### Dataset excerpt
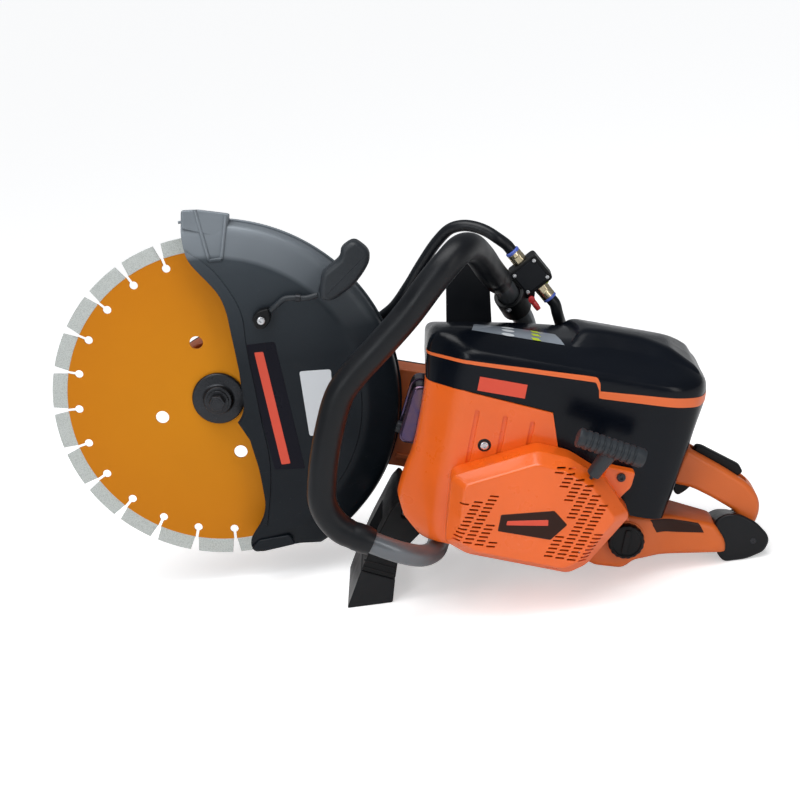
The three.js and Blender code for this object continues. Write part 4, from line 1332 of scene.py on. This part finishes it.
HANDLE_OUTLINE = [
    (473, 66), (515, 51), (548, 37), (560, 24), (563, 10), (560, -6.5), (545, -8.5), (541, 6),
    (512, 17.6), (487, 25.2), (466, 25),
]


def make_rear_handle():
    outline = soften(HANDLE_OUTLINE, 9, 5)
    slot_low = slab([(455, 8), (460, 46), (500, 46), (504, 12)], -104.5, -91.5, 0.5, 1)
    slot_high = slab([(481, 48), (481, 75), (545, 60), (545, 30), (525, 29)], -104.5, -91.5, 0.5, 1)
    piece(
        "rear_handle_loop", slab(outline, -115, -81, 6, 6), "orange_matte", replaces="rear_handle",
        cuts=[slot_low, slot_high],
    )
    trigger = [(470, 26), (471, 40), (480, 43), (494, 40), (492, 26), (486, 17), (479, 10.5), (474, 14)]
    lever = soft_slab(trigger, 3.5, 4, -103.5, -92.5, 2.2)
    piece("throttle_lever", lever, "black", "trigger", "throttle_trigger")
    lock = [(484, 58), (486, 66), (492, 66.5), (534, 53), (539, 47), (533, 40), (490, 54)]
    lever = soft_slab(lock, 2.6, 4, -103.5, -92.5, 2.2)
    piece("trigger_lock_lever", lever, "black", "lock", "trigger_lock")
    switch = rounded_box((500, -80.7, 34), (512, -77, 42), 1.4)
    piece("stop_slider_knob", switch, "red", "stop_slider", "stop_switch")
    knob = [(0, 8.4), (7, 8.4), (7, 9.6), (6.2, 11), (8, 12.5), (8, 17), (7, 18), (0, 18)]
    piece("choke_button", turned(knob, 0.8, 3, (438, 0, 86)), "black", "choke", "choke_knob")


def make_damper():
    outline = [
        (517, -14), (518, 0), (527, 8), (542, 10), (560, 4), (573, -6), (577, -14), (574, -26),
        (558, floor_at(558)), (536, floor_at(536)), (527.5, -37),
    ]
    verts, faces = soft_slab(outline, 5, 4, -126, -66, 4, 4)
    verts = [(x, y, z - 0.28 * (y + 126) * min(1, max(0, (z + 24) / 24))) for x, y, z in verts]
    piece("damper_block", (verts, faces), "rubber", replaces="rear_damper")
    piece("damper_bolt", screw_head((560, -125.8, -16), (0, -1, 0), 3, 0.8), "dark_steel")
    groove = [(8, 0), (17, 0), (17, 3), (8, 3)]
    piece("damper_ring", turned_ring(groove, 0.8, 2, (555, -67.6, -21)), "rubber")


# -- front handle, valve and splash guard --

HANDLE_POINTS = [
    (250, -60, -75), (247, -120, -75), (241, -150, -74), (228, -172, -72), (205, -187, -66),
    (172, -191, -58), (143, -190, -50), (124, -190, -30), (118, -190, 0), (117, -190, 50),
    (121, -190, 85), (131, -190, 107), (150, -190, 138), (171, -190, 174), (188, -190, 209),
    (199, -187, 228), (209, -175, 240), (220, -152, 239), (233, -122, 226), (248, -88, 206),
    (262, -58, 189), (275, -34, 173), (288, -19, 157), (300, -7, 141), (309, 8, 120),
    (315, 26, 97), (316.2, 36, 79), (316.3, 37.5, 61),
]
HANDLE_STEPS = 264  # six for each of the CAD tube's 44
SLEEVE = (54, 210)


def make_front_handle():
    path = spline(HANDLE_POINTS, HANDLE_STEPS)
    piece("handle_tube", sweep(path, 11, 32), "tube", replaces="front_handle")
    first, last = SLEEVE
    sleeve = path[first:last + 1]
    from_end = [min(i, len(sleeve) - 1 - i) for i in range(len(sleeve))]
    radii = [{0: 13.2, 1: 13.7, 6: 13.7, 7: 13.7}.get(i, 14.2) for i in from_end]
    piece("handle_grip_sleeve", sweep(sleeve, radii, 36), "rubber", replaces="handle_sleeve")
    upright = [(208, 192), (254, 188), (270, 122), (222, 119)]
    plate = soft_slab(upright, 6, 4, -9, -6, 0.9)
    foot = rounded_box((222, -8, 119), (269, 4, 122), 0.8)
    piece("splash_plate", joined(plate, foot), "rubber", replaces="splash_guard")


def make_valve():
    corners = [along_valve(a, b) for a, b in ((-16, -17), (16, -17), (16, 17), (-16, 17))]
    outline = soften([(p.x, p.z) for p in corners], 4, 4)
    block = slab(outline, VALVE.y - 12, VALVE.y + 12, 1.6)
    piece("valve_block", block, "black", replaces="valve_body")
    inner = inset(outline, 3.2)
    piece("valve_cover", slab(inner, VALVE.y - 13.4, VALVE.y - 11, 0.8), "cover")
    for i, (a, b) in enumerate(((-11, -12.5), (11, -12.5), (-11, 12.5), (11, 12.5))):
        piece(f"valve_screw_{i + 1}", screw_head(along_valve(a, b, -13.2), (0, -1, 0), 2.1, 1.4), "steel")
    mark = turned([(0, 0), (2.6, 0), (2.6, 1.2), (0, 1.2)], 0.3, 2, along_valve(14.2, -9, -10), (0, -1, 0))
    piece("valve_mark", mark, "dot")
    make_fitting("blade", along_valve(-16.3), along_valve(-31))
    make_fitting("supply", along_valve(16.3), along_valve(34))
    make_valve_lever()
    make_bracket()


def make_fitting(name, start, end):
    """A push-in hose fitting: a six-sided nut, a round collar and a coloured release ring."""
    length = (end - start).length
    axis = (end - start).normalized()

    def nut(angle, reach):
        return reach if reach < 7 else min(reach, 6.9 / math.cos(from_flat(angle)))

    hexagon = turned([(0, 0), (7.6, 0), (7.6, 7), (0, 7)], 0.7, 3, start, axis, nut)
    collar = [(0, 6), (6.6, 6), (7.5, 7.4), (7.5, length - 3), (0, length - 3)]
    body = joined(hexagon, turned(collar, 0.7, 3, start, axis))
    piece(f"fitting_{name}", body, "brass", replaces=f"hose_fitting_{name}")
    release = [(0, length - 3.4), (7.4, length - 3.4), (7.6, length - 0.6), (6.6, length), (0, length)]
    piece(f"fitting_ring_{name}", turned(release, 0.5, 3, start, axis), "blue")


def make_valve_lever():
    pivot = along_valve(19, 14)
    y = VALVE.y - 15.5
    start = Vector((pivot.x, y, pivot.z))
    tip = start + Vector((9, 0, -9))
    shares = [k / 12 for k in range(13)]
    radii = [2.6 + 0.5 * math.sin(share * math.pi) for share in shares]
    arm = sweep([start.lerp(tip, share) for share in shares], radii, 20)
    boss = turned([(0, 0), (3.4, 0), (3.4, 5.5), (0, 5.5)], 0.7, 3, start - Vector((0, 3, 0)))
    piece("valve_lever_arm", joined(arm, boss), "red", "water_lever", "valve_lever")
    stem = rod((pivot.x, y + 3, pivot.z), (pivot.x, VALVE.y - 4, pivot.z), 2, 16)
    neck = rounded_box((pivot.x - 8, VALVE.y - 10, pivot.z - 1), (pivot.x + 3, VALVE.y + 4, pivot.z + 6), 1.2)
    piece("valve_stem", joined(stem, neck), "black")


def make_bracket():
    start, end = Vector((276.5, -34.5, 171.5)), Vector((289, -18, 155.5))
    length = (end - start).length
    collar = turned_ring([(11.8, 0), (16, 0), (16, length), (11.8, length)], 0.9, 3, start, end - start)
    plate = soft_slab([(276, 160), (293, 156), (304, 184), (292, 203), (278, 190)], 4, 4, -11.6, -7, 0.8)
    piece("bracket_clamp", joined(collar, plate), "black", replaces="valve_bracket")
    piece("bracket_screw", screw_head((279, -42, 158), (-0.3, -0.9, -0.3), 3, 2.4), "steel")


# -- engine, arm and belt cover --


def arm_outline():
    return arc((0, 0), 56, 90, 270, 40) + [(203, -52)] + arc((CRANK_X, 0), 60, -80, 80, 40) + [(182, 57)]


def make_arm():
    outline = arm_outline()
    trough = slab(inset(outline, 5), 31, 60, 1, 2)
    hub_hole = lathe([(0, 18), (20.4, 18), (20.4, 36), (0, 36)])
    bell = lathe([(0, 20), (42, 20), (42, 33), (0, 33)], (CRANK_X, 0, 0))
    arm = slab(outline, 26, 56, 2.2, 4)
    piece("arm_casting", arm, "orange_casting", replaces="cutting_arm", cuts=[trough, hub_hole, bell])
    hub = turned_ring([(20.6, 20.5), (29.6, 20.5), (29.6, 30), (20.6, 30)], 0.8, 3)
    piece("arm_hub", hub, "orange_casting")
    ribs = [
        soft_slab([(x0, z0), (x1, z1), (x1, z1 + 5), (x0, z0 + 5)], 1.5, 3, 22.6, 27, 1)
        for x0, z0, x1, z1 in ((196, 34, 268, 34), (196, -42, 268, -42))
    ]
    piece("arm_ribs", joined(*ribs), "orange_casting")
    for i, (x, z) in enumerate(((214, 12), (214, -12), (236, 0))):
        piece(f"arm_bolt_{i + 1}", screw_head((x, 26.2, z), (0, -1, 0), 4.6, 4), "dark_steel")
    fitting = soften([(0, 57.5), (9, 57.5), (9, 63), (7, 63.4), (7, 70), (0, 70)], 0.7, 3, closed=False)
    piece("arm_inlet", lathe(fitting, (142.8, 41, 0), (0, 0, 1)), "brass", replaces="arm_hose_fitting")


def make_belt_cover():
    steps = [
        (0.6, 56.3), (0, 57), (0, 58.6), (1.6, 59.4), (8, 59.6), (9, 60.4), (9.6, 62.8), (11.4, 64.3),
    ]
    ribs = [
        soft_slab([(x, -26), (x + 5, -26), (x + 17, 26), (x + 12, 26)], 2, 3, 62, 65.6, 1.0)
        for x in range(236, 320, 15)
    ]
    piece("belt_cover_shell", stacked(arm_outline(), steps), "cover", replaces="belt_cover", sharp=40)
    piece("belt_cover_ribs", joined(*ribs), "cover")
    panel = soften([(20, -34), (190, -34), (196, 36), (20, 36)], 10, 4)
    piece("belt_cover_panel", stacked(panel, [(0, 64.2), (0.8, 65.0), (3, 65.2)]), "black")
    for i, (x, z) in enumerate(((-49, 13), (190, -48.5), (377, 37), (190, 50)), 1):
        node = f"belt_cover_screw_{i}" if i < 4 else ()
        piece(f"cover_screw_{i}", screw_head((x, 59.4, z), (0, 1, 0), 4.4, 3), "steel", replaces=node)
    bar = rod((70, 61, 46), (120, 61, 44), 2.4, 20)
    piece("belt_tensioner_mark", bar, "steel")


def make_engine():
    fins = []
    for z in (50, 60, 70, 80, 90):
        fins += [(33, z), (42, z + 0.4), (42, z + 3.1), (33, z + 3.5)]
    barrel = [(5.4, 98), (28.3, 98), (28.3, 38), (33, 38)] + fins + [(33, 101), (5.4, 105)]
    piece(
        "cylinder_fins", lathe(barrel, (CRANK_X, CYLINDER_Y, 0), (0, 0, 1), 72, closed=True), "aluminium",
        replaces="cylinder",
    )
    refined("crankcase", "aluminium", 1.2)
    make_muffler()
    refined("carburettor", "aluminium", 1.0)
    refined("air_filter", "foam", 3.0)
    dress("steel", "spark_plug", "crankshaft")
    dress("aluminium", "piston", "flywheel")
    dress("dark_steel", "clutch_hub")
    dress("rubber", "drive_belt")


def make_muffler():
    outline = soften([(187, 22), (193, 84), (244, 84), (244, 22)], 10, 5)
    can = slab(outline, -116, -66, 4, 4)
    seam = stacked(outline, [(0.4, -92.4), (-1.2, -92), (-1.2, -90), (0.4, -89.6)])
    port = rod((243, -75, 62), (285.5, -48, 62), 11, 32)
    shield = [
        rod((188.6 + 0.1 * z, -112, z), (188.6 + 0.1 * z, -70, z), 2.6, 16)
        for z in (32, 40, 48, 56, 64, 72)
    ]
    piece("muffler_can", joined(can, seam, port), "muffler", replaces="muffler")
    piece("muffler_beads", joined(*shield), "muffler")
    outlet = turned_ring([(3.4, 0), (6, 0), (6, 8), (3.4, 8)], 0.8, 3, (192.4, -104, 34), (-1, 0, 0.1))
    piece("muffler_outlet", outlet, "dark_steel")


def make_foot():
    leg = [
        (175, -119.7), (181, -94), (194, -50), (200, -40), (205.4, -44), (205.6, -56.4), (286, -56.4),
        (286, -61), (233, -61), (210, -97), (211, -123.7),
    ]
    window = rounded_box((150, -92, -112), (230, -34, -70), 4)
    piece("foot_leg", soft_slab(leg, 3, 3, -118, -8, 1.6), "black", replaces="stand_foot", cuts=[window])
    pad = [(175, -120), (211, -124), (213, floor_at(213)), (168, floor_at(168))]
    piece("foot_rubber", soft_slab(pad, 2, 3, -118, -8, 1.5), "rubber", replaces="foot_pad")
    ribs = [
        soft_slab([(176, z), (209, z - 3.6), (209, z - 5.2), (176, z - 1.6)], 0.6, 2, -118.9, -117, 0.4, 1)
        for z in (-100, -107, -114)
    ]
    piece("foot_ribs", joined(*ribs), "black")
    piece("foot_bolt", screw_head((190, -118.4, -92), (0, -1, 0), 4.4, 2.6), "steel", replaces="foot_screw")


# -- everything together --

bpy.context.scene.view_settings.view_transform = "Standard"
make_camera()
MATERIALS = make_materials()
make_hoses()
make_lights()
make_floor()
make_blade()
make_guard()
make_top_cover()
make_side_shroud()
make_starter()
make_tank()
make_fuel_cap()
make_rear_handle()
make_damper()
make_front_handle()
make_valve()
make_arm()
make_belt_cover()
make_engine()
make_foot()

### Work to be completed
Copy each line above that contains the string "scene".

### Solution for this task
The three.js and Blender code for this object continues. Write part 4, from line 1332 of scene.py on. This part finishes it.
bpy.context.scene.view_settings.view_transform = "Standard"